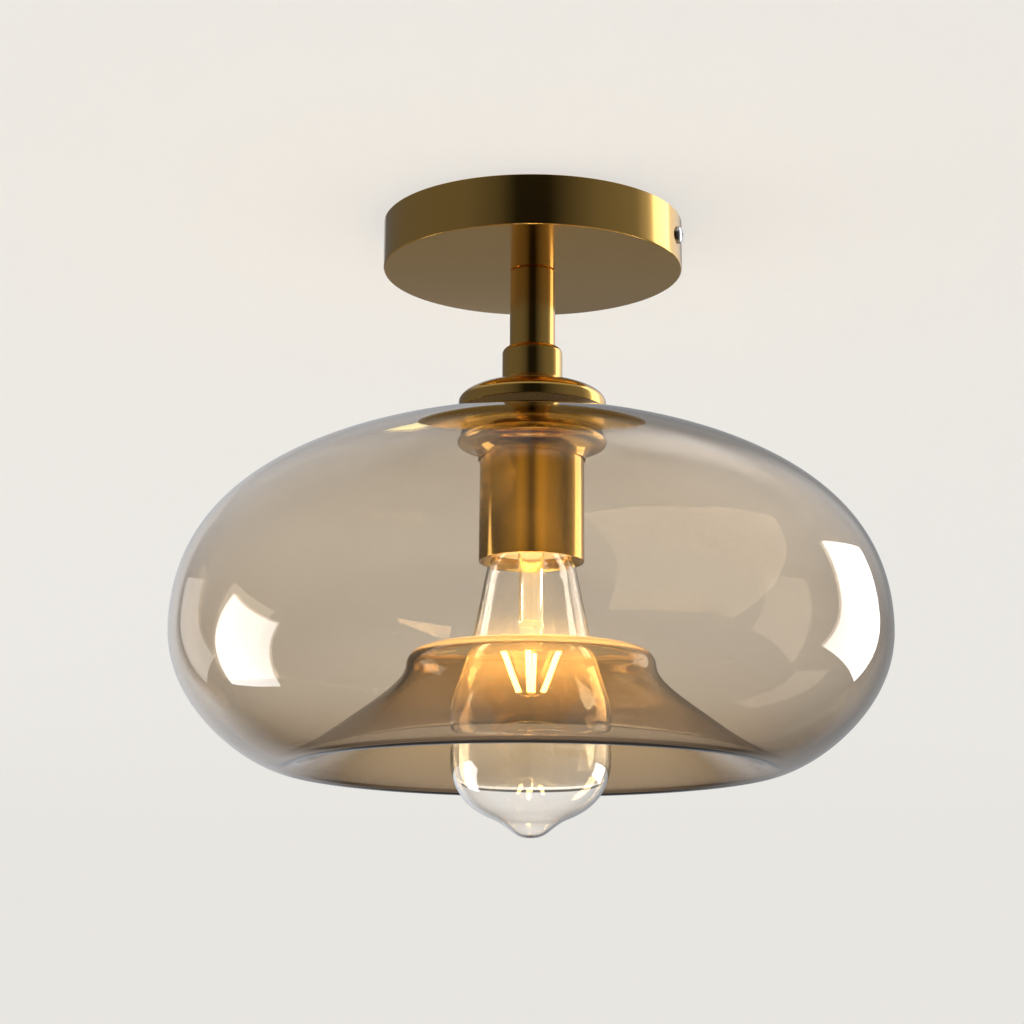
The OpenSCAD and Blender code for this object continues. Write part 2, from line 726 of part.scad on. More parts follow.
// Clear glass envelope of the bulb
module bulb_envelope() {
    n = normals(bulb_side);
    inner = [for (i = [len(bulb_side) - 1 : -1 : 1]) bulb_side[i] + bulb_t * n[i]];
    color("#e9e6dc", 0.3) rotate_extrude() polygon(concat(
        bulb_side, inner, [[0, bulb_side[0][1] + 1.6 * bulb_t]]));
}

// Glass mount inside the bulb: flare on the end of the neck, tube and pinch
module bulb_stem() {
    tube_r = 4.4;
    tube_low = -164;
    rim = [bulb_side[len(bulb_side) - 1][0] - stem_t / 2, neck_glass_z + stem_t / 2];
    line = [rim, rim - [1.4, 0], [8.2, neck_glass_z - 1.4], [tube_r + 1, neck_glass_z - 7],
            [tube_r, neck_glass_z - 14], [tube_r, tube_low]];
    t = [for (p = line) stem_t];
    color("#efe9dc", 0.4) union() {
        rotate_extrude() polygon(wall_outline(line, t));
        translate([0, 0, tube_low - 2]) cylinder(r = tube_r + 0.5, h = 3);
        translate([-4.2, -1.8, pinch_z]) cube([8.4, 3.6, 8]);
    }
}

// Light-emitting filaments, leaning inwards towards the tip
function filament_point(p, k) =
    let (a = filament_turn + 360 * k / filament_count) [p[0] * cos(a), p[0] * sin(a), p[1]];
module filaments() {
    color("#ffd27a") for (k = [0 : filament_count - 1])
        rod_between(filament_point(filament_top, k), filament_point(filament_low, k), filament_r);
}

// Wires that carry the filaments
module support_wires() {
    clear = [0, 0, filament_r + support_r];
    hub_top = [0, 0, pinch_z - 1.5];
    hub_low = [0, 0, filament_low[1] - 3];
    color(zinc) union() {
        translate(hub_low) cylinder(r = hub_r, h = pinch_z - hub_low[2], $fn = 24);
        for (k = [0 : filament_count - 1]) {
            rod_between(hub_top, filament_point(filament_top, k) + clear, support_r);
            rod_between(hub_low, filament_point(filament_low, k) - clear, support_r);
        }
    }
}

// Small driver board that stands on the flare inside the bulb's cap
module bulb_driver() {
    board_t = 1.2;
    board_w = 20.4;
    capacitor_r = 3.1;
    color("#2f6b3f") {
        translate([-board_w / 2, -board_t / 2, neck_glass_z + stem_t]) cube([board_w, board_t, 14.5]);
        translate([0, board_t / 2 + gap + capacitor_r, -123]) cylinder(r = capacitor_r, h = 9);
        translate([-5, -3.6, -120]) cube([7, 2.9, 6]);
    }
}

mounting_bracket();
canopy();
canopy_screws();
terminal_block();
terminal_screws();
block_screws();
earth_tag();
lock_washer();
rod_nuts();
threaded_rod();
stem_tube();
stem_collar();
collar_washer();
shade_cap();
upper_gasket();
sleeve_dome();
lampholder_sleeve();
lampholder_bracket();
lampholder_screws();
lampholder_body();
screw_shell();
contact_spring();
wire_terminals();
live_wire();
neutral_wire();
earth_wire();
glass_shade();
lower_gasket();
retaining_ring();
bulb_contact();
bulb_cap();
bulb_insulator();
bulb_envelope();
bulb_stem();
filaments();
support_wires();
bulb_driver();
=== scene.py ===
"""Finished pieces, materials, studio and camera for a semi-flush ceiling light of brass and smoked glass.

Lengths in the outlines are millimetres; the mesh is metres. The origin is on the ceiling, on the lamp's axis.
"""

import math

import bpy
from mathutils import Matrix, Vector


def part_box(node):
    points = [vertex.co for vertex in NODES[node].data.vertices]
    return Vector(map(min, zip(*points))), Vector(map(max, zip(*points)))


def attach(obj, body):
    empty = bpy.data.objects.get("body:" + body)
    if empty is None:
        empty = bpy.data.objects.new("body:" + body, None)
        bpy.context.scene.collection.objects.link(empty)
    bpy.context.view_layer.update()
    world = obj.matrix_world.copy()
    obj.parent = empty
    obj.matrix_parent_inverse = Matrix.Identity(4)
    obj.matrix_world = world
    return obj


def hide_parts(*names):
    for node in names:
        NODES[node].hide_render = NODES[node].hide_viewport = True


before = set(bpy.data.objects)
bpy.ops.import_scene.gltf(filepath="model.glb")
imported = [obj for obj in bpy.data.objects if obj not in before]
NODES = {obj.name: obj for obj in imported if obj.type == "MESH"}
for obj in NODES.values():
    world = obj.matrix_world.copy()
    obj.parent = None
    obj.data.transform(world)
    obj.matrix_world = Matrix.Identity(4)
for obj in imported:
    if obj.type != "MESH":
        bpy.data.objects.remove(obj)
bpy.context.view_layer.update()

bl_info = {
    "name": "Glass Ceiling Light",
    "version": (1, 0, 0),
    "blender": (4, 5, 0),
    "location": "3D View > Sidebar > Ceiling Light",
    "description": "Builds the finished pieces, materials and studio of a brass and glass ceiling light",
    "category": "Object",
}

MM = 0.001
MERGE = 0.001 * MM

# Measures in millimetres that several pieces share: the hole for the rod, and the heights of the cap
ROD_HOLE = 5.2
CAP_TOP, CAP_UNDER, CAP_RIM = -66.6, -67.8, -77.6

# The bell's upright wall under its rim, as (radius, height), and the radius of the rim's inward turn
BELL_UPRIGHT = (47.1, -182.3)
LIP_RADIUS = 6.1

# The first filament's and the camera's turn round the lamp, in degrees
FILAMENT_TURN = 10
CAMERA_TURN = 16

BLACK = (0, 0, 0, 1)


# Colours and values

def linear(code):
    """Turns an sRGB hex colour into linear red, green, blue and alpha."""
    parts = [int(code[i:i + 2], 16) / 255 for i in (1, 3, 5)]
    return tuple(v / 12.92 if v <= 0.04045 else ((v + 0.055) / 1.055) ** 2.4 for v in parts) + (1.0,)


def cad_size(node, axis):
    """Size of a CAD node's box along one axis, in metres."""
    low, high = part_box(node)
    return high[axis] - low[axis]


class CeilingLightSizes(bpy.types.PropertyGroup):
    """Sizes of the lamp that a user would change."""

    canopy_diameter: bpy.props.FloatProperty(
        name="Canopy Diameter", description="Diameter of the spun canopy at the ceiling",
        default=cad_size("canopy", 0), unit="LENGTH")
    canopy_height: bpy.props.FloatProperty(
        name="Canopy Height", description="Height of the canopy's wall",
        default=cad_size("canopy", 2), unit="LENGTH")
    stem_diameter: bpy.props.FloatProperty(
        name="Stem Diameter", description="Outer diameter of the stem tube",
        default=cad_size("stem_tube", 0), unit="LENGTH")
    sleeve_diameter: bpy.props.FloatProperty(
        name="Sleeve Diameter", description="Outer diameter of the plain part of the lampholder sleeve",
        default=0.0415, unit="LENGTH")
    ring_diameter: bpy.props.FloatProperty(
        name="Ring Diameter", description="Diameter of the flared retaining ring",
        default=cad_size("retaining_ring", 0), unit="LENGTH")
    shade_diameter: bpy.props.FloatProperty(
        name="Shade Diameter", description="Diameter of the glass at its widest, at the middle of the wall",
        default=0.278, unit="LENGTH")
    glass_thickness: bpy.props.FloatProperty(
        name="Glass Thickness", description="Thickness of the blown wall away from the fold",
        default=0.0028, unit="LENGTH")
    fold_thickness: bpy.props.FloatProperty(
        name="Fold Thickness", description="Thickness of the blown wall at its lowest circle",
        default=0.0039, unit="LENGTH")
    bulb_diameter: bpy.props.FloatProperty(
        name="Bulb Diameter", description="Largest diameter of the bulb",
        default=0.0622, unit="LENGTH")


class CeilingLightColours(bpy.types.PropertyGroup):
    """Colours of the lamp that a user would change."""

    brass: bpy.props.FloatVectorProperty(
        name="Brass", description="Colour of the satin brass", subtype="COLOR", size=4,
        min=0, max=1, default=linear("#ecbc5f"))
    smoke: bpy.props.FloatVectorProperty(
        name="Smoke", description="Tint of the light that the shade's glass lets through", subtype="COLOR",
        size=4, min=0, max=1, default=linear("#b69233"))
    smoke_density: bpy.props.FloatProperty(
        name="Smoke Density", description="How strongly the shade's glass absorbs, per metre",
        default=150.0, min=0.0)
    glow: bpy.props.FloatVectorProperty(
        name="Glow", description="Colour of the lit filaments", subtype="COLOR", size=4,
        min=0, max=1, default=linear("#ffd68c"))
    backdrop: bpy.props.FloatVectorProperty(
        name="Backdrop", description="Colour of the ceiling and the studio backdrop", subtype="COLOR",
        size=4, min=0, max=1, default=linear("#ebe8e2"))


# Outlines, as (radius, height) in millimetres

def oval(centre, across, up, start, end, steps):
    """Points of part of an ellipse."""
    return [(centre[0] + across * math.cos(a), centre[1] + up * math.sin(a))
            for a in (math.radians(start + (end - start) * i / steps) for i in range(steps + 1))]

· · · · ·

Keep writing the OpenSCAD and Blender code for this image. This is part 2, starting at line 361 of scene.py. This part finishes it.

· · · · ·

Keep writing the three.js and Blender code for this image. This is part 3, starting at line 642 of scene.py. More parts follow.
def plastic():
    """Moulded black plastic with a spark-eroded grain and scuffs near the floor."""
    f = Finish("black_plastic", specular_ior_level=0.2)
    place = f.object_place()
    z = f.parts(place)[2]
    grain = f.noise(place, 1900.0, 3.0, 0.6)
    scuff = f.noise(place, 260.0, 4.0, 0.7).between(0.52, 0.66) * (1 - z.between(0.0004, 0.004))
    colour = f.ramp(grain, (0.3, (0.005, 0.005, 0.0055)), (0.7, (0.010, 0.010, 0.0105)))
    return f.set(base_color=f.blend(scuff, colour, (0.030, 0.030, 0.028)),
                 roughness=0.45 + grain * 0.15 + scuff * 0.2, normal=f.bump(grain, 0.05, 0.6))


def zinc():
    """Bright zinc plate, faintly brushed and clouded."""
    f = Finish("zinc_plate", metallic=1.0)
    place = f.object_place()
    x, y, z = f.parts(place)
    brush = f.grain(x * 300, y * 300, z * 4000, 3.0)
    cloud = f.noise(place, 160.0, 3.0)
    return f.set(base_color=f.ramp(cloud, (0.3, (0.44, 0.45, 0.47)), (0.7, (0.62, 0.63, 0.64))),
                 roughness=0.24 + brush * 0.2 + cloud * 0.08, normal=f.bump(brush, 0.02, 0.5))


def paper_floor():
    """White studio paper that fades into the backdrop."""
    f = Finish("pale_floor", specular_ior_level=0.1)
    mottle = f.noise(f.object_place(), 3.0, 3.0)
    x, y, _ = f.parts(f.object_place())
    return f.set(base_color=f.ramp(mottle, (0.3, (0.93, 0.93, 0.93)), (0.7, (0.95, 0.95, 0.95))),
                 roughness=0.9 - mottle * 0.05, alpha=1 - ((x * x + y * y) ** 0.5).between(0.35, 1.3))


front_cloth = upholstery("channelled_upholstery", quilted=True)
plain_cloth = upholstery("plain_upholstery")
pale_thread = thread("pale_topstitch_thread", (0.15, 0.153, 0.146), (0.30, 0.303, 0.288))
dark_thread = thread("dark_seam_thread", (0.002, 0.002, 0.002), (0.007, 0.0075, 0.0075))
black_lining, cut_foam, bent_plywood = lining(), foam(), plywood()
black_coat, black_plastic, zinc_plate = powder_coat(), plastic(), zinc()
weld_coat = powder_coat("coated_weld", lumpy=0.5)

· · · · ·

(Required work): From the records above, print exactly the lines that run from the line with "mounting_bracket();" to the line with "bpy.context.scene.collection.objects.link(empty)", inclusive.

(Solution):
mounting_bracket();
canopy();
canopy_screws();
terminal_block();
terminal_screws();
block_screws();
earth_tag();
lock_washer();
rod_nuts();
threaded_rod();
stem_tube();
stem_collar();
collar_washer();
shade_cap();
upper_gasket();
sleeve_dome();
lampholder_sleeve();
lampholder_bracket();
lampholder_screws();
lampholder_body();
screw_shell();
contact_spring();
wire_terminals();
live_wire();
neutral_wire();
earth_wire();
glass_shade();
lower_gasket();
retaining_ring();
bulb_contact();
bulb_cap();
bulb_insulator();
bulb_envelope();
bulb_stem();
filaments();
support_wires();
bulb_driver();
=== scene.py ===
"""Finished pieces, materials, studio and camera for a semi-flush ceiling light of brass and smoked glass.

Lengths in the outlines are millimetres; the mesh is metres. The origin is on the ceiling, on the lamp's axis.
"""

import math

import bpy
from mathutils import Matrix, Vector


def part_box(node):
    points = [vertex.co for vertex in NODES[node].data.vertices]
    return Vector(map(min, zip(*points))), Vector(map(max, zip(*points)))


def attach(obj, body):
    empty = bpy.data.objects.get("body:" + body)
    if empty is None:
        empty = bpy.data.objects.new("body:" + body, None)
        bpy.context.scene.collection.objects.link(empty)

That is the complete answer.